Date of Award


Document Type


Degree Name

Doctor of Education (EdD)


Executive Leadership

First Supervisor

Kim VanDerLinden

Second Supervisor

Andrew Turner


Students seek higher education to obtain better employment. While employers value soft skills at least as much as academic knowledge, the soft skills literature is without consensus as to which of the many soft skills or employability skills employers value most, making it challenging for colleges to provide effective soft skills education. To organize employers’ many different soft skill preferences, this study explores organizational culture as a conceptual framework. Specifically, the case study explores values and characteristics common to one organization’s culture, to the soft skills that its executives and managers prefer their employees to possess, to employee beliefs regarding which soft skills are necessary for successful employment, and to the soft skills that the employees demonstrate.
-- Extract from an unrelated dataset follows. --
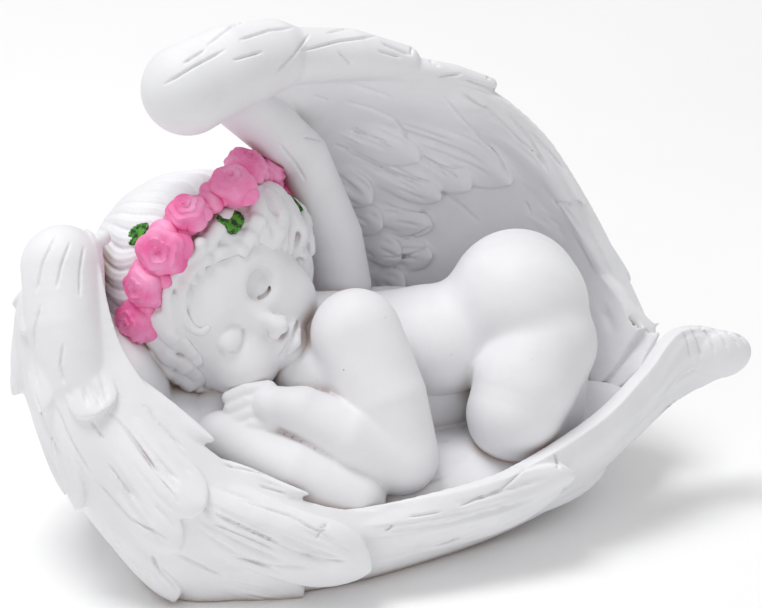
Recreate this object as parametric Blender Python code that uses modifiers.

The study examines data from interviews, observations, assessments, documents, and artifacts, through the lens of the competing values framework and theoretical material by Schein. Analysis reveals that the organization’s soft skill preferences, demonstrated soft skills, and organizational cultures hold values and characteristics in common, suggesting that organizational culture is a potentially useful conceptual framework for organizing the plethora of soft skill preferences demonstrated by various studies. The study concludes with a review of its limitations and a discussion of the implications for soft skills literature, postsecondary education, and business. The study suggests further research steps and the creation of a soft skills taxonomy based in thematic connections between soft skill sets and sets of organizational culture characteristics.